El derecho de sucesión es tan antiguo como la propiedad. Lo han admitido los pueblos de todas las civilizaciones, una vez salidos de las organizaciones primitivas de los clanes comunitarios. Este solo hecho bastaría para afirmar que se trata de una institución consustanciada con la naturaleza humana. En verdad, se apoya en motivos complejos y hondos, que interesa investigar.
a) La transmisión de los bienes mortis causa es inseparable de la propiedad privada. Como lo dice KIPP, sin el derecho de sucesión no llegaríamos a ser gran cosa más que usufructuarios vitalicios de los bienes por nosotros adquiridos. Negado este derecho, no se concebiría tampoco la donación, la cesión gratuita. Inclusive la potestad de vender se vería seriamente afectada, pues sería sencillo disimular tras ella una donación y con ésta una transmisión gratuita de derechos a los hijos u otras personas. Teóricamente se puede combatir la propiedad y la sucesión, pero no admitir una y negar la otra.
b) La sucesión tiene, además, un sentido trascendente. Importa la afirmación de que no todo termina con la muerte. Responde al deseo humano de perpetuarse, que no se cumple solamente en los hijos, en la continuidad de la sangre, sino también en las obras. Por ello ha podido decir UNGER que el derecho sucesorio es un triunfo de la especie y no del individuo.
c) Responde asimismo a la necesidad, hoy más urgente que nunca, de defender y fortificar la familia. Con gran frecuencia, el patrimonio de una persona no es el resultado del trabajo personal, sino también el fruto de la colaboración del cónyuge y de los hijos. Este trabajo común carecería de aliciente si, al morir el padre, los bienes fueran a parar a manos del Estado. Y aunque no haya una colaboración efectiva en la producción de los bienes, aquellas personas lo estimulan con su afecto, lo auxilian en la medida de sus fuerzas. La herencia será la justa recompensa de todo eso. Por lo demás, es indudable que un sólido sustento económico contribuye a dar coherencia y vigor a la familia.
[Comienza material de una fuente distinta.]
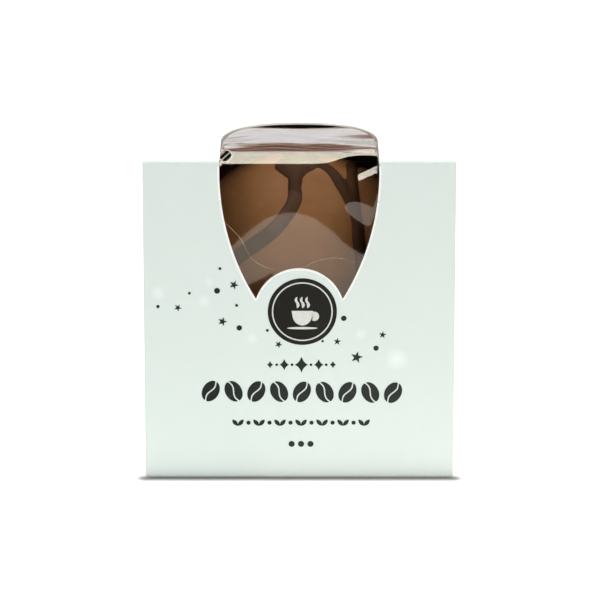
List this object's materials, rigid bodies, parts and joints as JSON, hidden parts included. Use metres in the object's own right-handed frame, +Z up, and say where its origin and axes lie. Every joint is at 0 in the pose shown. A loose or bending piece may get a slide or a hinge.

d) Hay también una razón de interés económico social. Si el hombre supiera que, al morir, todo su trabajo va a quedar anulado, un primario egoísmo lo llevaría a disfrutar lo más posible de sus bienes, a tratar de consumirlos junto con su vida. En vez de productores de riquezas, los hombres se convertirían en destructores, en un peso muerto para la sociedad. No ha de pensarse seriamente que la utópica solidaridad social que invocan los socialistas sea bastante aliciente para suplir el amor por la familia. El hombre trabaja para sí y para sus seres queridos, no por la comunidad. A esta consideración, de vigencia permanente, habría que agregar en la época actual un escepticismo creciente respecto de la manera en que el voraz Estado moderno administra los fondos públicos. Amasar una fortuna para que se pierda luego en la inmensidad de las arcas fiscales, es una perspectiva que a nadie entusiasma.
La objeción fundamental formulada contra el derecho de sucesión, tiene raigambre comunista: se lo ataca porque se ataca la propiedad. Se afirma, además, que una razón de justicia señala la necesidad de dar a todos los seres humanos iguales posibilidades y no las habrá mientras algunos privilegiados reciban de sus mayores una gruesa fortuna y otros nada. El argumento es más impresionante que sensato. La igualdad absoluta es inalcanzable y siempre habrá en la sociedad gente mejor o peor dotada, desde el punto de vista intelectual, moral o económico. No se podría prescindir, en pos de cierta utópica igualdad, de una institución que responde a una tendencia natural del hombre, que le sirve de aliciente en sus empresas, y que, al estimular éstas, beneficia por reflejo a la comunidad. Nada más elocuente, para apoyar estas conclusiones, que la experiencia soviética.